Muhammed Salih’in hem yerel Özbek idaresi hem de genel Sovyet idaresi karşısında nasıl bir tehlike olabileceğini sezen Sovyet idaresi engel olamadığı bu gelişim karşısında son çare olarak ona bir takım ayrıcalıklar tanıyarak kontrol altına almaya çalıştıysa da, Muhammed Salih, hiçbir tavize yanaşmadan hemen her makalesinde halkının dertlerini dile getirmekten ve yüksek Sovyet idaresine keskin eleştiriler yöneltmekten geri durmadı. O kadar ki, Özbekistan Yazarlar Birliği genel sekreteri olarak SSCB Yazarlar Birliği kurultayında çıktığı kürsüde Sovyetler Birliği’ni tarihinde olmadık biçimde eleştirerek kendisine sus payı olarak sunulan Komünist Parti davetini reddeden ilk şair olmak şerefine ulaştı.

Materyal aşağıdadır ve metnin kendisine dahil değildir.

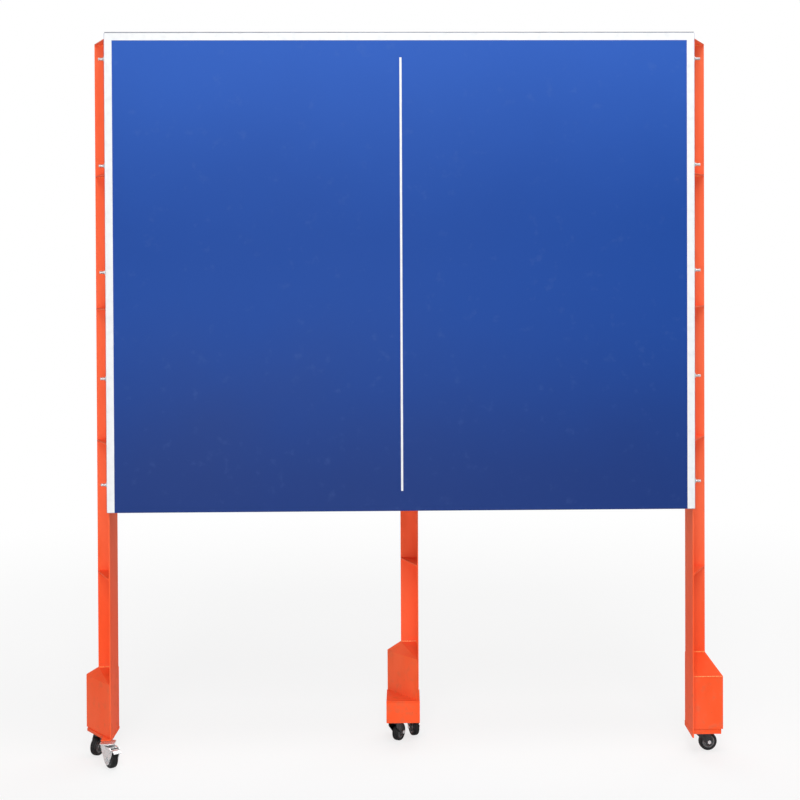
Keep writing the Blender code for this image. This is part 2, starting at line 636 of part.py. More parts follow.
for name, (foot_name, reach, run, trail_way, braked) in CASTERS.items():
    flange_x, front_y, wing_side, carrier = FEET[foot_name]
    king_x = flange_x + wing_side * reach
    king_y = front_y + run
    half = CASTER_PLATE_SIDE / 2
    trim = CASTER_PLATE_TRIM
    outline = [(-half + trim, -half), (half - trim, -half), (half, -half + trim), (half, half - trim),
               (half - trim, half), (-half + trim, half), (-half, half - trim), (-half, -half + trim)]
    plate = add(name + "_caster_plate", prism([(king_x + x, king_y + y) for x, y in outline],
                                              CASTER_HEIGHT - CASTER_PLATE, CASTER_HEIGHT), ZINC)
    crown_bottom = CROWN_TOP - FORK_SHEET - GAP
    weld(plate, moved(stepped_rod([
        (KINGPIN_RADIUS * KINGPIN_HEAD_FLARE, crown_bottom - KINGPIN_HEAD, crown_bottom, 16),
        (KINGPIN_RADIUS, crown_bottom, CROWN_TOP + GAP, 16),
        (RACE_RADIUS, CROWN_TOP + GAP, CASTER_HEIGHT - CASTER_PLATE / 2, 16),
    ]), at(king_x, king_y, 0)))

    trailing = Matrix.Rotation(math.radians(trail_way), 4, "Z")
    swivel = empty(name + "_swivel", at(king_x, king_y, 0) @ trailing)
    body = add(name + "_fork", fork(braked), ZINC, swivel)
    for space in wheel_space(braked):
        cut(body, space)
    cut(body, rod(KINGPIN_RADIUS + GAP, CROWN_TOP - CUT_PAST, CROWN_TOP + CUT_PAST, 16))
    axle_line = at(TRAIL, 0, WHEEL_RADIUS) @ ALONG_Y
    cut(body, moved(rod(AXLE_RADIUS + GAP, -WHEEL_RADIUS, WHEEL_RADIUS, 12), axle_line))

    span = WHEEL_HALF_WIDTH + FORK_CLEARANCE + FORK_SHEET + GAP
    axle = stepped_rod([
        (AXLE_RADIUS * AXLE_NUT_FLARE, -AXLE_HALF_LENGTH, -span, 6), (AXLE_RADIUS, -span, span, 12),
        (AXLE_RADIUS * AXLE_NUT_FLARE, span, AXLE_HALF_LENGTH, 6),
    ])
    add(name + "_axle", moved(axle, axle_line), ZINC, swivel)

    spin = empty(name + "_spin", axle_line, swivel)
    wide = WHEEL_HALF_WIDTH
    hub_profile = [
        (AXLE_RADIUS + GAP, -wide), (HUB_BOSS_RADIUS, -wide), (HUB_WEB_RADIUS, -wide * HUB_WEB_SHARE),
        (HUB_RIM_RADIUS, -wide * HUB_WEB_SHARE), (HUB_RADIUS, -wide * HUB_RIM_SHARE),
        (HUB_RADIUS, wide * HUB_RIM_SHARE), (HUB_RIM_RADIUS, wide * HUB_WEB_SHARE),
        (HUB_WEB_RADIUS, wide * HUB_WEB_SHARE), (HUB_BOSS_RADIUS, wide), (AXLE_RADIUS + GAP, wide),
    ]
    add(name + "_hub", turned(hub_profile, 24), GREY_HUB, spin, smooth=True)
    tread = [
        (HUB_RADIUS + GAP, -wide * HUB_RIM_SHARE), (WHEEL_RADIUS - TREAD_SHOULDER, -wide),
        (WHEEL_RADIUS - TREAD_EDGE, -wide * TREAD_EDGE_SHARE), (WHEEL_RADIUS, -wide * TREAD_FLAT_SHARE),
        (WHEEL_RADIUS, wide * TREAD_FLAT_SHARE), (WHEEL_RADIUS - TREAD_EDGE, wide * TREAD_EDGE_SHARE),
        (WHEEL_RADIUS - TREAD_SHOULDER, wide), (HUB_RADIUS + GAP, wide * HUB_RIM_SHARE),
    ]
    add(name + "_tyre", turned(tread, 32), BLACK_RUBBER, spin, smooth=True)

    if braked:
        pivot = at(PEDAL_PIVOT_OUT, 0, PEDAL_PIVOT_Z)
        cut(body, moved(rod(PEDAL_PIN_RADIUS + GAP, -WHEEL_RADIUS, WHEEL_RADIUS, 12), pivot @ ALONG_Y))
        pin = stepped_rod([
            (PEDAL_PIN_RADIUS * AXLE_NUT_FLARE, -span - PIN_HEAD, -span, 12),
            (PEDAL_PIN_RADIUS, -span, span, 12),
            (PEDAL_PIN_RADIUS * AXLE_NUT_FLARE, span, span + PIN_HEAD, 12),
        ])
        add("brake_pin", moved(pin, pivot @ ALONG_Y), ZINC, swivel)
        pedal_pivot = empty("brake_pivot", pivot, swivel)
        half_pedal = WHEEL_HALF_WIDTH + FORK_CLEARANCE - PEDAL_SIDE_GAP
        turns = [math.radians(degrees) for degrees in range(150, 361, 30)]
        boss = [(PEDAL_BOSS_RADIUS * math.cos(turn), PEDAL_BOSS_RADIUS * math.sin(turn)) for turn in turns]
        lever = prism(boss + PEDAL_LEVER, -half_pedal, half_pedal)
        pedal = add("brake_pedal", moved(lever, Matrix.Rotation(math.pi / 2, 4, "X")), ZINC, pedal_pivot)
        cut(pedal, moved(rod(PEDAL_PIN_RADIUS + GAP, -WHEEL_RADIUS, WHEEL_RADIUS, 12), ALONG_Y))
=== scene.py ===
import json
import math

import bmesh
import bpy
from mathutils import Matrix, Vector


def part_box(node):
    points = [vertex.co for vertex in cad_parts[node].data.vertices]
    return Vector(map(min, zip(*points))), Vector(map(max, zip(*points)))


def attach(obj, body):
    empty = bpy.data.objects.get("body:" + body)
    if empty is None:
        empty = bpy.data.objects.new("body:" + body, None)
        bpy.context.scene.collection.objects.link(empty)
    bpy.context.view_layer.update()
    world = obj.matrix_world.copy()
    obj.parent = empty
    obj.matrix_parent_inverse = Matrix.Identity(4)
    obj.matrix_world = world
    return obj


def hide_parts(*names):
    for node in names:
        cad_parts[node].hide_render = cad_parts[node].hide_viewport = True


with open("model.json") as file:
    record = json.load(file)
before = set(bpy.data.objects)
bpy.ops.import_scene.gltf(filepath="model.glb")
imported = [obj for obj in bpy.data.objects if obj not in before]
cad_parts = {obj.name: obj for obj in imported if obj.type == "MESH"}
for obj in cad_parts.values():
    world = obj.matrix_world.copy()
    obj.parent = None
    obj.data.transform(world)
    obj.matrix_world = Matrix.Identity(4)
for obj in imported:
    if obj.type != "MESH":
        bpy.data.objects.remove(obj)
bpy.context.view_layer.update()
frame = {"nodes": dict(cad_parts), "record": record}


# The playing board is a 22 mm panel sprayed satin blue, with white lines painted on its face:
# 20 mm along the sides and the top, none at the bottom, and a thin line down the middle. The
# paint turns the front edges, and behind it the grey core shows.
class Term:
    """A socket of a material's node. Each +, - or * on it, and abs, adds a maths node."""

    def __init__(self, nodes, socket):
        self.nodes, self.socket = nodes, socket

    def __add__(self, other):
        return self.nodes.maths("ADD", self, other)

    def __sub__(self, other):
        return self.nodes.maths("SUBTRACT", self, other)

    def __rsub__(self, other):
        return self.nodes.maths("SUBTRACT", other, self)

    def __mul__(self, other):
        return self.nodes.maths("MULTIPLY", self, other)

    def __abs__(self):
        return self.nodes.maths("ABSOLUTE", self)

    __radd__ = __add__
    __rmul__ = __mul__


class Nodes:
    """The nodes of one material, or of the world."""

    def __init__(self, tree):
        self.tree = tree

    def fill(self, socket, value):
        if isinstance(value, Term):
            self.tree.links.new(value.socket, socket)
        else:
            socket.default_value = value

    def node(self, kind, settings, sockets, output=0):
        """Makes a node: its settings first, then the values or links of its sockets."""
        made = self.tree.nodes.new(kind)
        for key, value in settings.items():
            setattr(made, key, value)
        for key, value in sockets.items():
            self.fill(made.inputs[key], value)
        return Term(self, made.outputs[output])

    def maths(self, operation, *values):
        return self.node("ShaderNodeMath", {"operation": operation}, dict(enumerate(values)))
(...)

Bir anda onu Özbek milletinin saygın liderlerinden biri haline getiren bu çıkıştan sonra kendisini bütünüyle bir özgürlük mücadelesinin içinde bulan Muhammed Salih, hem sanatsal hem de siyasal söylemine katmış olduğu İslami boyut dolayısıyla da artık hiçbir biçimde önüne geçilemeyecek bir büyük söylemin sahibi olarak 1988 yılında üç arkadaşıyla birlikte zamanın ilk muhalif örgütü niteliğindeki ‘Birlik Halk Hareketi’ni ve bunu takiben de 1990’da daha sonra bir efsane gelecek olan ‘ERK’ Partisini kurdu. Aynı yıl Özbekistan Parlamentosu’na girmiştir. İlk hedefi özgür ve bağımsız Özbekistan olan Muhammed Salih, Sovyet Rusya’nın dağılmasından sonraki ilk parlamentoda ‘Özbekistan’ın Mustakillik Deklarasyonunu’ nu ortaya koyarak, geri dönülmez bir özgürlük ve demokrasi hareketinin de başlatıcısı oldu.